Período contraditório
Para Laura Carvalho, os 100 dias de Temer “são contraditórios no sentido de que ao mesmo tempo ele acena para agradar o mercado com medidas de longo prazo, como essa PEC e a reforma da Previdência, por outro lado, para garantir sua estabilidade e também para parar de aprofundar a recessão ele precisou aprovar um déficit fiscal muito maior do que aquele que estava em jogo, tanto para este ano como para o ano que vem, mas o mercado parece ter ouvido de forma tolerante esses sinais contraditórios, ainda que haja pressão crescente, inclusive em atas do Banco Central, para a aprovação de fato dessas medidas de longo prazo”.
“Há economistas no campo de apoio ao governo que já começam a se preocupar com a aprovação dessas medidas, e estão usando todas as cartas para isso, porque no fim das contas é a única vitória que eles têm, mas eu não enxergo nenhuma agenda, o tema do emprego e do crescimento é algo que não surge, ou surge apenas como se a aprovação dessas medidas fosse de forma mágica estimular o investimento privado, uma coisa que nunca vimos em nenhum país do mundo”, afirmou.
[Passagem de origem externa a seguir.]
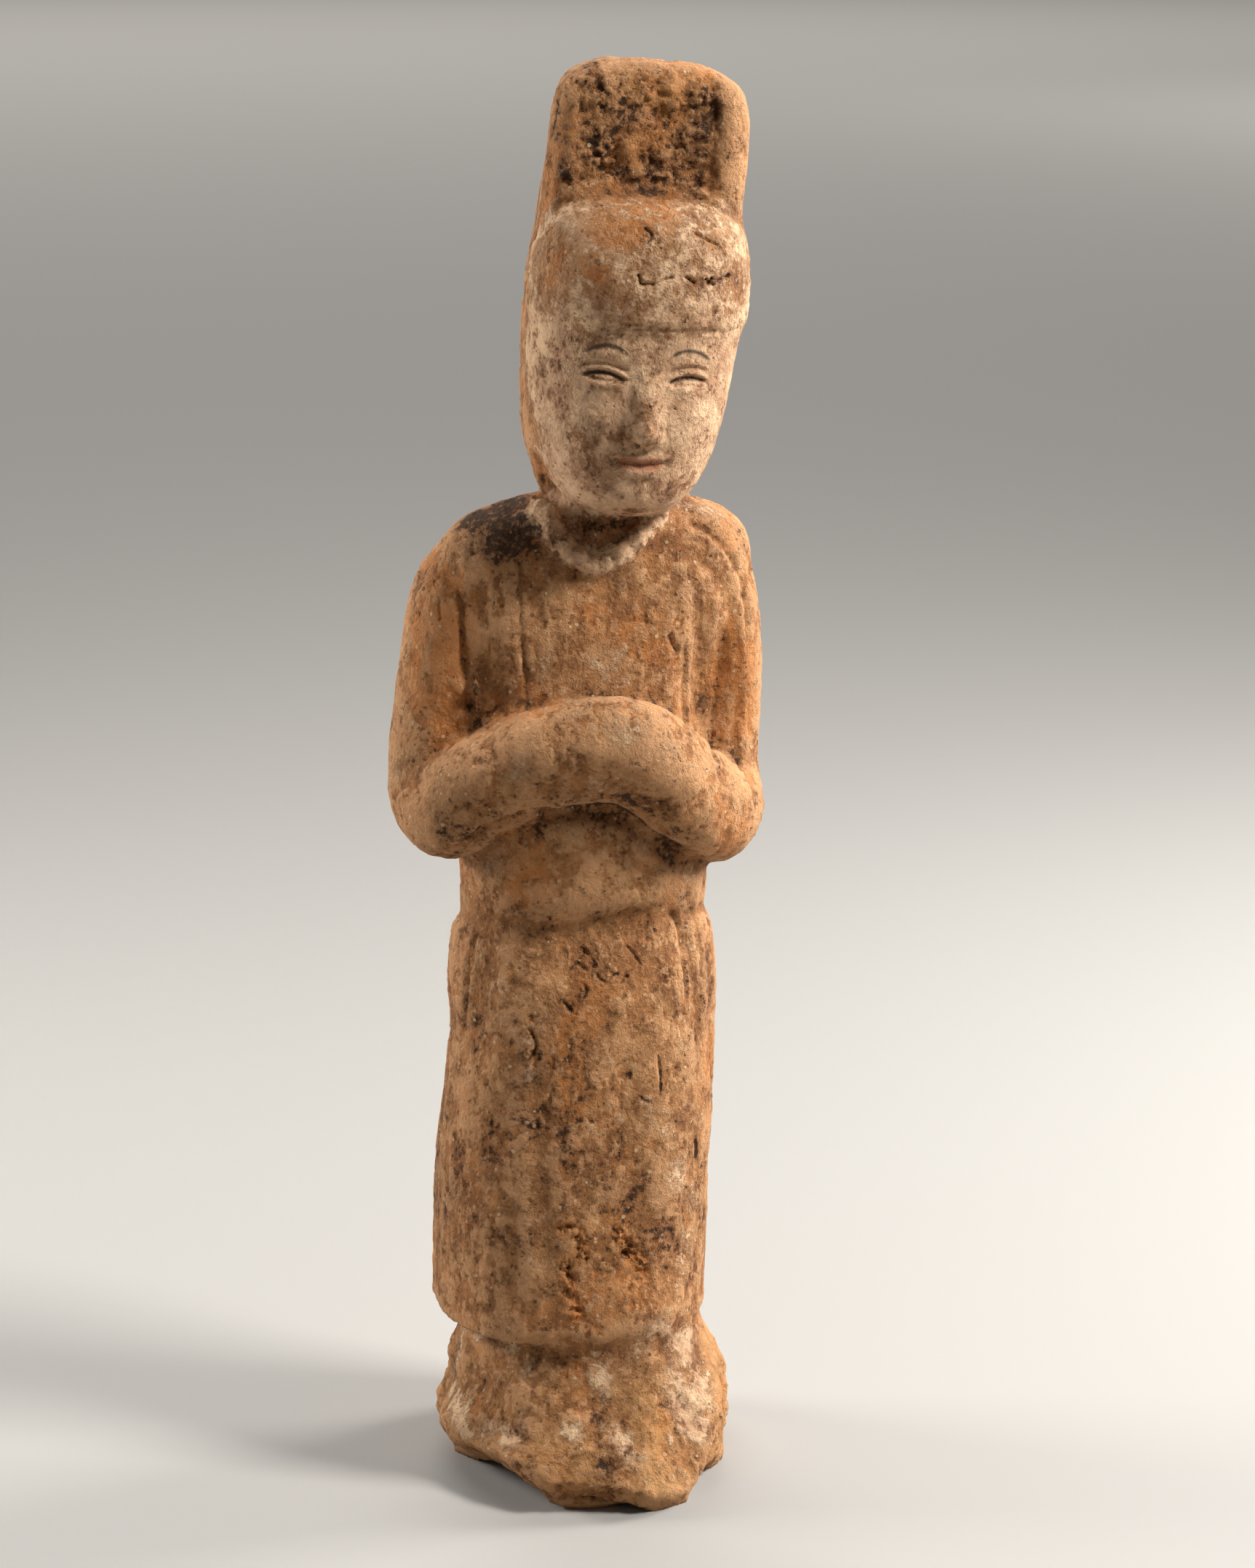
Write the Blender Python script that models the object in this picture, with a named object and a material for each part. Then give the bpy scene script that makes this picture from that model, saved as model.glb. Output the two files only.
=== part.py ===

“Além disso, há uma percepção equivocada de que a Bolsa, o dólar, os ativos estão se valorizando no Brasil, o que mostraria o sucesso do golpe”, destaca. Segundo ela, esses ativos estão se valorizando em todos os países emergentes. “Está vindo de um fluxo financeiro internacional, não tem nada a ver com o golpe e mesmo se tivesse não implicaria em melhora necessariamente para a economia real.”